As it happened this young man had multiple social and psychiatric problems and was experiencing some considerable difficulties in accessing the community services he needed. Consequently I invested an awful lot of time, doggedly liaising with other professionals and talking through his mental health difficulties with him to try and get him some sort of a route back into a fulfilling way of life again.
One day I visited him at home to learn that he’d googled my name and found my blog. It happens sometimes. What he found there appalled him. I’m a lefty, after all. I’m what he thought of as ‘the enemy’. He’d had no idea about my politics. In fact, I’d been so non-committal on the subject that he’d actually assumed I agreed with him. Even rabid lefties like me understand the need to leave our politics at the door where work is concerned.
This young man had one, simple question…
He’d made no secret of his politics. He even had mail order toilet roll with verses from the Qu’Ran printed on every sheet and some very obvious pamphlets lying around at home.
Why had I worked so hard to help him – a neoNazi and unapologetic racist? He’d never have lifted a finger to help me if the shoe was on the other foot.
I resisted the temptation to reply that his small-mindedness was one reason why the shoe wasn’t actually on the other foot in the first place. Instead, in addition to discussing my professional duty of care, I briefly outlined the difference between the left wing working class and the right wing working class…
The left wing works for the benefit of all who need it.
The right wing works only for the benefit of those with whom they agree.
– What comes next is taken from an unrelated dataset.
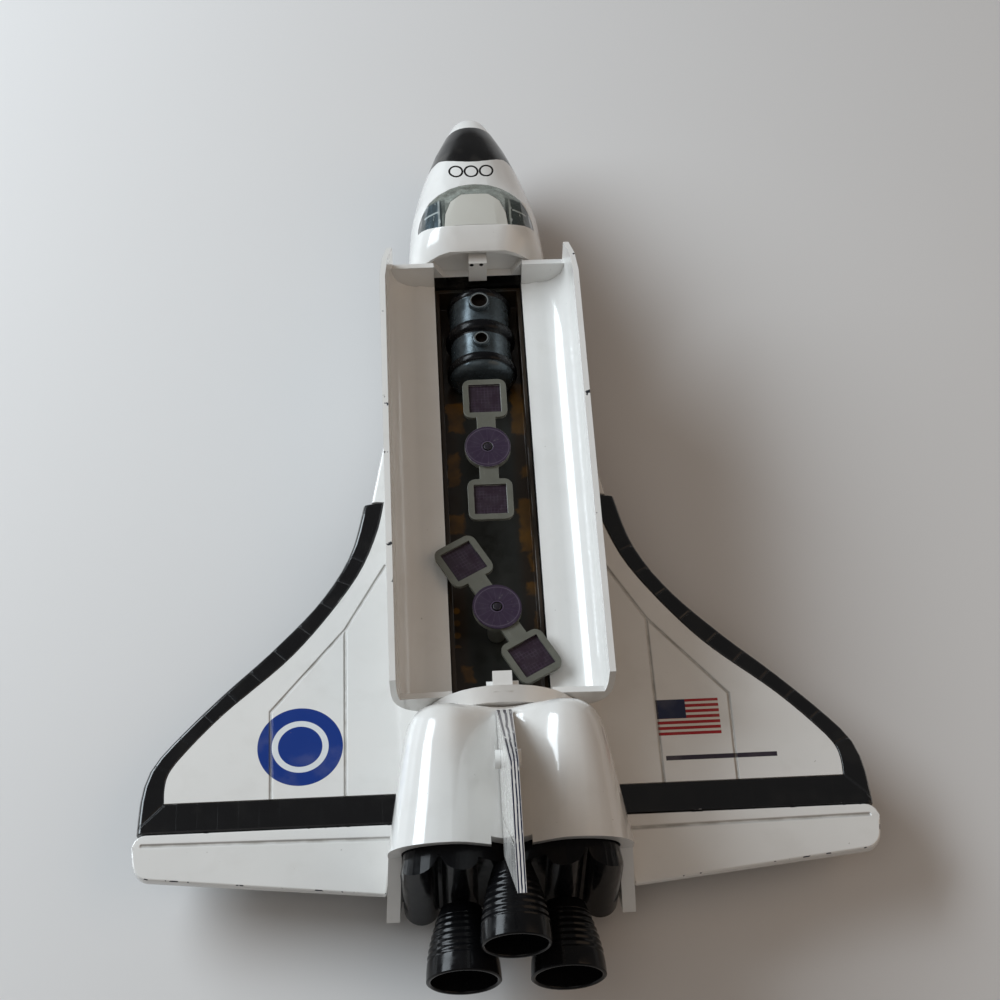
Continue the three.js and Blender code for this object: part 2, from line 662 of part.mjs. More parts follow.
// Engine bells: a hollow bell on a short neck
for (const { name, x, z, exitY, lip, neck, baseY } of BELLS) {
  const depth = baseY - exitY;
  const steps = 8;
  const flare = (t) => neck + (lip - neck) * Math.sin((t * Math.PI) / 2) ** 0.9;
  const outer = [];
  const bore = [];
  for (let i = 0; i <= steps; i++) {
    const t = i / steps;
    outer.push(new THREE.Vector2(flare(t), baseY - t * depth));
    if (t > 0.2) bore.unshift(new THREE.Vector2(flare(t) - BELL_WALL, baseY - t * depth));
  }
  const profile = [
    new THREE.Vector2(0, baseY), ...outer, ...bore, new THREE.Vector2(0, bore.at(-1).y),
  ];
  addPiece(name, solid(new THREE.LatheGeometry(profile, BELL_SIDES).translate(x, 0, z)), BLACK_GLOSS);
}

// Lab module with two ports
const labSolid = solid(
  new THREE.LatheGeometry(LAB_PROFILE.map(([y, r]) => new THREE.Vector2(r, y)), 32).translate(0, 0, LAB.z),
);
const lab = LAB_PORTS.reduce(
  (whole, { y, radius }) =>
    whole
      .add(rodZ(0, y, radius, LAB.z, PORT_TOP_Z))
      .subtract(rodZ(0, y, radius - 0.6, PORT_TOP_Z - 1.2, FAR)),
  labSolid,
).intersect(above(LAB.flatZ));
addPiece("lab_module", lab, LAB_GREY);

// Satellites: a disc and two framed panels on one bar, turning on a peg
function roundedSquare(y, half, corner) {
  const points = [];
  for (const [sx, sy, first] of [[1, 1, 0], [-1, 1, 1], [-1, -1, 2], [1, -1, 3]])
    for (let i = 0; i <= 4; i++) {
      const angle = ((first + i / 4) * Math.PI) / 2;
      points.push([
        sx * (half - corner) + corner * Math.cos(angle),
        y + sy * (half - corner) + corner * Math.sin(angle),
      ]);
    }
  return points;
}
for (const { name, y, turn } of SATELLITES) {
  const { frameReach, frameHalf, cellHalf, armHalf, bottomZ, topZ } = SAT;
  let satellite = rodZ(0, 0, SAT.discRadius, bottomZ, SAT.discTopZ, 32).add(
    block(-armHalf, armHalf, -frameReach, frameReach, bottomZ, topZ),
  );
  for (const end of [-frameReach, frameReach])
    satellite = satellite
      .add(slab(roundedSquare(end, frameHalf, SAT.corner), bottomZ, topZ))
      .subtract(
        block(-cellHalf, cellHalf, end - cellHalf, end + cellHalf, topZ - SAT.cellDepth, FAR),
      );
  satellite = satellite.subtract(rodZ(0, 0, SAT.hole, -FAR, FAR, 16));
  addPiece("satellite_" + name, satellite, SATELLITE_GREY, { y, turn });
  const peg = rodZ(0, y, PEG.radius, TUB.floorZ + GAP, PEG.shoulderZ, 16)
    .add(rodZ(0, y, PEG.pin, PEG.shoulderZ - 1, PEG.topZ, 16));
  addPiece("satellite_peg_" + name, peg, SATELLITE_GREY);
}

// Belly tray: the keel of the hull, a thin skin under each wing, and the lugs of the axles
const axleZ = (radius) => radius - WING_HEIGHT;
let belly = loft([...NOSE_SECTIONS, ...HULL_SECTIONS].map(bodyRing))
  .intersect(below(BELLY_TOP_Z))
  .intersect(above(BELLY_FLAT_Z));
for (const side of [-1, 1])
  belly = belly.add(slab(mirrored(SKIN_OUTLINE, side), SKIN.topZ - SKIN.thickness, SKIN.topZ));
for (const { y, radius, lugs, wells } of AXLES) {
  const z = axleZ(radius);
  const reach = radius + WELL_CLEARANCE;
  for (const [left, right] of wells)
    belly = belly.subtract(block(left, right, y - reach, y + reach, -FAR, z + reach));
  for (const [left, right] of lugs)
    belly = belly.add(
      block(left, right, y - LUG_HALF_LENGTH, y + LUG_HALF_LENGTH, z - LUG_REACH, z + reach + 0.2),
    );
  belly = belly.subtract(rodX(y, z, AXLE_HOLE, -FAR, FAR));
}
addPiece("belly_tray", belly, BLACK_PLASTIC);

// Wheels and axles
for (const { name, y, radius, innerX, outerX } of AXLES) {
  const z = axleZ(radius);
  addPiece(name + "_axle", rodX(y, z, AXLE_RADIUS, -outerX - 0.5, outerX + 0.5), STEEL);
  for (const [side, word] of [[-1, "left"], [1, "right"]]) {
    const [left, right] = [side * innerX, side * outerX].sort((a, b) => a - b);
    const outward = side > 0 ? [right - 0.6, right + 1] : [left - 1, left + 0.6];
    const wheel = rodX(y, z, radius, left, right, WHEEL_SIDES)
      .subtract(rodX(y, z, radius * 0.6, ...outward, WHEEL_SIDES))
      .subtract(rodX(y, z, AXLE_HOLE, -FAR, FAR));
    addPiece(name + "_wheel_" + word, wheel, BLACK_PLASTIC);
  }
}

toy.position.set(0, -(NOSE_TIP_Y + FIN_REAR_Y) / 2, WING_HEIGHT);
export default toy;
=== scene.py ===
import math

import bmesh
import bpy
from mathutils import Matrix, Vector


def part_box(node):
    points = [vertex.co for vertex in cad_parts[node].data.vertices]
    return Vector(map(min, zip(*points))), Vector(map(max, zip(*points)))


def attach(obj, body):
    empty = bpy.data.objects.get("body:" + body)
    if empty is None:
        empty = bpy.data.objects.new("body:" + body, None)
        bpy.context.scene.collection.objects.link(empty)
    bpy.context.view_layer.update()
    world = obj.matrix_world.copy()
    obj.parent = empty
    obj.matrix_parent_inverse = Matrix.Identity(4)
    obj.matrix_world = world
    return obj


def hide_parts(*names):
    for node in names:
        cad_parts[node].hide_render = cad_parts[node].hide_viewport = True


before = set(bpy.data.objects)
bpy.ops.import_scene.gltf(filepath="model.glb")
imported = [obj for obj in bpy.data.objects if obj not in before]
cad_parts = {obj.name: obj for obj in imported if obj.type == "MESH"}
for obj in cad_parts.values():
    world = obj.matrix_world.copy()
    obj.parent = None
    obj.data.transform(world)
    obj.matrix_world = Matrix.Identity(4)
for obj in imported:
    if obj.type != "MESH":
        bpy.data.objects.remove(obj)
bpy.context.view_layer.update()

# Floor, light and camera. The toy stands on its wheels on a plain pale floor, under a cool window
# light from the left and a warmer room light from the right, seen from above and behind the tail.
MM = 0.001
FLOOR_HALF = 3.0
FLOOR_COLOUR = (0.70, 0.685, 0.675)
CAMERA_PLACE = Vector((-0.0112095, -0.2058573, 0.3355962))
CAMERA_LENS = 72
CAMERA_SENSOR = 36
CAMERA_NEAREST = 0.01
CAMERA_HEADING = -0.0642
CAMERA_PITCH = 0.99733
CAMERA_ROLL = -0.01508
LIGHTS = {
    "window_light": {
        "place": (-0.43, 0.20, 0.33), "size": (0.50, 0.26), "watts": 3.7, "tint": (0.84, 0.93, 1.0),
    },
    "room_light": {
        "place": (0.55, -0.10, 0.50), "size": (0.6, 0.6), "watts": 0.8, "tint": (1.0, 0.70, 0.46),
    },
    "front_light": {
        "place": (-0.25, -0.30, 0.75), "size": (0.5, 0.5), "watts": 0.4, "tint": (1.0, 0.96, 0.90),
    },
}
SKY_TINT = (0.86, 0.84, 0.82, 1)
SKY_STRENGTH = 0.165


def put(tree, kind, inputs=(), **settings):
    made = tree.nodes.new(kind)
    for key, value in settings.items():
        setattr(made, key, value)
    for key, value in inputs.items() if isinstance(inputs, dict) else enumerate(inputs):
        if isinstance(value, bpy.types.NodeSocket):
            tree.links.new(value, made.inputs[key])
        else:
            made.inputs[key].default_value = value
    return made


def finish_of(name, **sockets):
    material = bpy.data.materials.new(name)
    material.use_nodes = True
    shader = material.node_tree.nodes["Principled BSDF"]
    for key, value in sockets.items():
        shader.inputs[key.replace("_", " ")].default_value = value
    return material, material.node_tree, shader


def object_of(name, bm, material):
    mesh = bpy.data.meshes.new(name)
    bm.to_mesh(mesh)
    bm.free()
    mesh.materials.append(material)
    made = bpy.data.objects.new(name, mesh)
    bpy.context.scene.collection.objects.link(made)
    return made


floor_paint, tree, shader = finish_of("pale_floor", Roughness=0.75)
coords = put(tree, "ShaderNodeTexCoord").outputs["Object"]
mottle = put(tree, "ShaderNodeTexNoise", {"Vector": coords, "Scale": 6, "Detail": 4}).outputs["Fac"]
tone = put(tree, "ShaderNodeMapRange", {"Value": mottle, "To Min": 0.97, "To Max": 1.03}).outputs[0]
tint = put(tree, "ShaderNodeVectorMath", {0: FLOOR_COLOUR, "Scale": tone}, operation="SCALE")
tree.links.new(tint.outputs[0], shader.inputs["Base Color"])
bm = bmesh.new()
bmesh.ops.create_grid(bm, x_segments=2, y_segments=2, size=FLOOR_HALF)
object_of("floor", bm, floor_paint)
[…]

To my surprise he acknowledged that this was correct, without protestation or denial. He freely admitted that the left was far more inclusive and compassionate than the right and that this easily explained the difference in our attitudes. Below is a clip from a documentary about the 1936 Battle of Cable Street which illustrates this point far more effectively than I just did.
So far as the left is concerned the needs of the whole community matter. At least – so far as the left wing that I’ve always believed in is concerned. I’m a socialist precisely because I think the whole community is important. Even those very few people I’ve ‘disowned’ have been rejected only because they sought to ostracise others due to colour, nationality or religion. That seems to me to be a form of natural justice from which they just might learn something important.
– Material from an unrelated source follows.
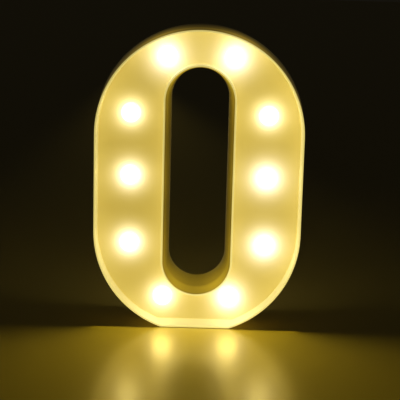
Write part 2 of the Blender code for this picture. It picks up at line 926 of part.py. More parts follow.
def make_door():
    width = 2 * (opening_half_width - clearance)
    top = opening_top - clearance
    radius = door_thickness / 2
    turns = [math.pi * step / door_round_steps for step in range(door_round_steps + 1)]
    edge = [
        (door_pivot_depth + radius * math.cos(turn), door_pivot_height - radius * math.sin(turn))
        for turn in turns
    ]
    outline = door_side_view([*edge, (door_front, top), (door_back, top)])
    door = place("battery_door", slab("battery_door", outline, width), white_opaque)
    door.matrix_world = across_door(bay_x)

    root_top = door_pivot_height + hinge_tab_root
    tab_outline = door_side_view([
        (door_pivot_depth, root_top),
        (hinge_tab_front, root_top - hinge_tab_thickness),
        (hinge_tab_front, hinge_tab_tip),
        (hinge_tab_back, hinge_tab_tip),
        (hinge_tab_back, door_pivot_height),
        (door_pivot_depth, door_pivot_height),
    ])
    for name, side in (("hinge_tab_left", -1), ("hinge_tab_right", 1)):
        tab = helper(name, slab(name, tab_outline, hinge_tab_width))
        tab.matrix_world = across_door(bay_x + side * hinge_tab_x)
        boolean(door, "UNION", tab)

    nose_top = bay_top - clearance
    nose = boxes("latch_nose", [(
        around(bay_x, tongue_width / 2),
        (door_front - nose_depth, door_pivot_depth),
        (nose_top - nose_thickness, nose_top),
    )])
    boolean(door, "UNION", helper("latch_nose", nose))

    past_top = top + overrun
    through = (door_front - nose_depth - overrun, door_back + overrun)
    slits = []
    for side in (-1, 1):
        x = bay_x + side * (tongue_width + tongue_slit) / 2
        slits.append((around(x, tongue_slit / 2), through, (top - tongue_length, past_top)))
    boolean(door, "DIFFERENCE", helper("tongue_slits", boxes("tongue_slits", slits)))
    grooves = []
    for step in range(grip_bar_count):
        z = top - grip_bar_pitch * (step + 1)
        grooves.append((
            around(bay_x, tongue_width / 2 - grip_bar_width),
            (door_back - grip_bar_depth, door_back + overrun),
            around(z, grip_bar_width / 2),
        ))
    boolean(door, "DIFFERENCE", helper("grip_grooves", boxes("grip_grooves", grooves)))


# Slide switch.


def make_switch():
    plate_x = around(switch_x, switch_plate_width / 2)
    body_x = around(switch_x, switch_body_width / 2)
    plate = boxes("switch_body", [(
        plate_x,
        (switch_plate_front, switch_plate_back),
        around(leg_middle_height, switch_plate_length / 2),
    )])
    switch = place("switch_body", plate, black_plastic)
    case = boxes("switch_case", [(
        body_x,
        (switch_body_front, switch_plate_front + switch_plate_thickness / 2),
        around(leg_middle_height, switch_body_length / 2),
    )])
    boolean(switch, "UNION", helper("switch_case", case))
    foot_half = (knob_foot_length + knob_travel) / 2 + clearance
    pocket = boxes("switch_pocket", [(
        around(switch_x, knob_foot_width / 2 + clearance),
        (switch_plate_front - switch_pocket_depth, switch_plate_front),
        around(leg_middle_height, foot_half),
    )])
    boolean(switch, "DIFFERENCE", helper("switch_pocket", pocket))
    slot_half = (knob_length + knob_travel) / 2 + clearance
    slot = boxes("switch_slot", [(
        around(switch_x, knob_width / 2 + clearance),
        (switch_plate_front - clearance, switch_plate_back + overrun),
        around(leg_middle_height, slot_half),
    )])
    boolean(switch, "DIFFERENCE", helper("switch_slot", slot))
    ears = (switch_plate_front - overrun, switch_plate_back + overrun)
    ear_holes = rods(
        "ear_holes", switch_screw_bore_radius, ears, switch_screw_places(), screw_steps
    )
    boolean(switch, "DIFFERENCE", helper("ear_holes", ear_holes))
    pins = []
    for step in (-1, 0, 1):
        pins.append((
            around(switch_x, terminal_width / 2),
            (terminal_end, switch_body_front + terminal_thickness),
            around(leg_middle_height + step * terminal_pitch, terminal_thickness / 2),
        ))
    boolean(switch, "UNION", helper("switch_terminals", boxes("switch_terminals", pins)))


def make_knob():
    """The knob stands at its upper end, which is on; off is one travel lower."""
    middle = leg_middle_height + knob_travel / 2
    foot_back = switch_plate_front - clearance
    foot = boxes("switch_knob", [(
        around(switch_x, knob_foot_width / 2),
        (foot_back - knob_foot_thickness, foot_back),
        around(middle, knob_foot_length / 2),
    )])
    knob = place("switch_knob", foot, black_plastic)
    stem = boxes("knob_stem", [(
        around(switch_x, knob_width / 2),
        (foot_back - knob_foot_thickness / 2, letter_depth - knob_sink),
        around(middle, knob_length / 2),
    )])
    boolean(knob, "UNION", helper("knob_stem", stem))


# Wiring.


def make_resistor():
    """Stands upright beside the switch, in line with its wires."""
    half = resistor_length / 2
    reach = half + resistor_lead_length
    waist = resistor_radius * resistor_waist_share
    waist_end = half * resistor_waist_reach_share
    shoulder = resistor_radius * resistor_end_share
    bulge = half * resistor_end_share
    profile = [
        (0.0, reach),
        (resistor_lead_radius, reach),
        (resistor_lead_radius, half),
        (shoulder, half),
        (resistor_radius, bulge),
        (waist, waist_end),
        (waist, -waist_end),
        (resistor_radius, -bulge),
        (shoulder, -half),
        (resistor_lead_radius, -half),
        (resistor_lead_radius, -reach),
        (0.0, -reach),
    ]
    resistor = place("resistor", turned("resistor", profile, led_steps), resistor_enamel)
    resistor.location = (switch_x, y_at(resistor_depth), leg_middle_height - resistor_drop)


def end_over_wire(lamp_wire, lamp):
    """Where a wire that comes from behind stops on a lamp wire, at one of the lamps."""
    spot = lamp_wire[lamp * spans_between_lamps]
    return spot + Vector((0.0, 2 * wire_radius + clearance, 0.0))


def make_wires():
    positive = lamp_wire_points(-1)
    negative = lamp_wire_points(1)
    tube("lamp_wire_positive", positive, wire_radius, red_insulation)
    tube("lamp_wire_negative", negative, wire_radius, black_insulation)

    terminal_y = y_at(terminal_end) - clearance
    tab_y = y_at(cell_axis_depth)
    tab_end = bay_top + bay_wall + solder_tab_reach + clearance
    lead = 4 * wire_radius

    target = end_over_wire(negative, 1)
    start = Vector((bay_x + cell_offset, tab_y, tab_end))
    route = [
        start,
        start + Vector((0.0, 0.0, lead)),
        (start + target) / 2 + Vector((0.0, lead, lead)),
        target + Vector((0.0, 2 * lead, 0.0)),
        target,
    ]
    tube("wire_battery_to_lamps", flowing(route, hook_up_spans), wire_radius, black_insulation)

    start = Vector((bay_x - cell_offset, tab_y, tab_end))
    end = Vector((switch_x, terminal_y, leg_middle_height + terminal_pitch))
    route = [start, start + Vector((0.0, 0.0, lead))]
    for step in range(over_top_points):
        x, z = mid_stroke(math.pi - math.pi * (step + 0.5) / over_top_points)
        route.append(Vector((x, tab_y, z)))
    route += [
        Vector((switch_x, tab_y - lead, (upper_centre + end.z) / 2)),
        end + Vector((0.0, -2 * lead, lead)),
        end + Vector((0.0, -lead, 0.0)),
        end,
    ]
    tube("wire_battery_to_switch", flowing(route, hook_up_spans), wire_radius, red_insulation)

    lead_top = leg_middle_height - resistor_drop + resistor_length / 2 + resistor_lead_length
    lead_bottom = leg_middle_height - resistor_drop - resistor_length / 2 - resistor_lead_length
    y = y_at(resistor_depth)
    start = Vector((switch_x, terminal_y, leg_middle_height))
    end = Vector((switch_x, y, lead_top + clearance))
    bend = Vector((switch_x, terminal_y - lead, leg_middle_height))
    route = [start, bend, end + Vector((0.0, 0.0, lead)), end]
    tube("wire_switch_to_resistor", flowing(route, hook_up_spans), wire_radius, red_insulation)
    start = Vector((switch_x, y, lead_bottom - clearance))
    target = end_over_wire(positive, 6)
    route = [
        start,
        start - Vector((0.0, 0.0, lead)),
        target + Vector((0.0, lead, lead)),
        target,
    ]
    tube("wire_resistor_to_lamps", flowing(route, hook_up_spans), wire_radius, red_insulation)


make_shell()
make_cover()
make_caps()
make_leds()
make_cells()
make_contacts()
make_springs()
make_door()
make_switch()
make_knob()
make_cover_screws()
make_switch_screws()
make_resistor()
make_wires()
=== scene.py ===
"""Looks of the LED letter light: finely modelled mouldings, procedural materials and their light."""

import math

import bmesh
import bpy
from mathutils import Matrix, Vector


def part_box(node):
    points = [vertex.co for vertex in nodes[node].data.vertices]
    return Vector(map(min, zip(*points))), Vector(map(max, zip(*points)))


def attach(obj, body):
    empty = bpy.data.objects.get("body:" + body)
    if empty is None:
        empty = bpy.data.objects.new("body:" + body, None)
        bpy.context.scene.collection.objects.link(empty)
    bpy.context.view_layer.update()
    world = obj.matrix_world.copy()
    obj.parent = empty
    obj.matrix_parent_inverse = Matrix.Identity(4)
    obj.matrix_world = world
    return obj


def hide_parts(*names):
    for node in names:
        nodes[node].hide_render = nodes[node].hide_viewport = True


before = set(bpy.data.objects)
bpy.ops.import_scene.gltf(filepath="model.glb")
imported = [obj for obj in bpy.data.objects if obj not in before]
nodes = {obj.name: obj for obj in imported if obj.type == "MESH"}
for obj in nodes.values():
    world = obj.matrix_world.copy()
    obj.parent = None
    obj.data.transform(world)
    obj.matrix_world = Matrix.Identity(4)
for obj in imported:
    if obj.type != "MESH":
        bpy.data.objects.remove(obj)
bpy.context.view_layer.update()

# Gap that neighbouring pieces keep, and how far a cutter runs past what it cuts.
clearance = 0.0003
overrun = 0.002

# Sizes read from the frame.
shell_low, shell_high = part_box("letter_shell")
letter_depth = shell_high.y - shell_low.y
draft_share = 0.07
end_radius = shell_high.x - draft_share * letter_depth
letter_height = shell_high.z - draft_share * letter_depth

# Sizes of the outline at the front edge.
base_width = 0.0510
leg_width = 0.0514
top_stroke = 0.0264
bottom_stroke = 0.0262
hole_radius = end_radius - leg_width
leg_middle = (end_radius + hole_radius) / 2
upper_centre = letter_height - end_radius
lower_centre = math.sqrt(end_radius**2 - (base_width / 2) ** 2)
hole_upper_centre = letter_height - top_stroke - hole_radius
hole_lower_centre = bottom_stroke + hole_radius
hole_bottom = hole_lower_centre - hole_radius

# Facets round the outline.
end_steps = 96
flank_steps = 40
base_steps = 8
fillet_steps = 4

# Section of the moulding.
rim_wall = 0.0016
rim_outer_round = 0.0009
rim_inner_round = 0.0004
recess_depth = 0.0150
recess_fillet = 0.0004
panel_thickness = 0.0020
back_wall = 0.0024
cover_lip = 0.0012
rear_round = 0.0003
cover_thickness = 0.0022
cover_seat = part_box("back_cover")[1].y - shell_low.y - cover_thickness - clearance
panel_back = recess_depth + panel_thickness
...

So whilst I applaud the idea of developing a means to help those in need I worry that by limiting it to a form of socialist ‘mutual aid’ we may be starting down a route that ends with us losing one of the most important aspects of what it means to be a socialist. I put this article out here not to criticise or in any way to attempt to undermine the efforts of my fellow lefty. I think the intention is brilliant and I’ll certainly be participating in what aid I can give but I’d like to ask that, whilst we can and should make it clear that it’s a socialist initiative we really oughtn’t to limit our assistance only to those with whom we agree…
That’s what they do on the dark side.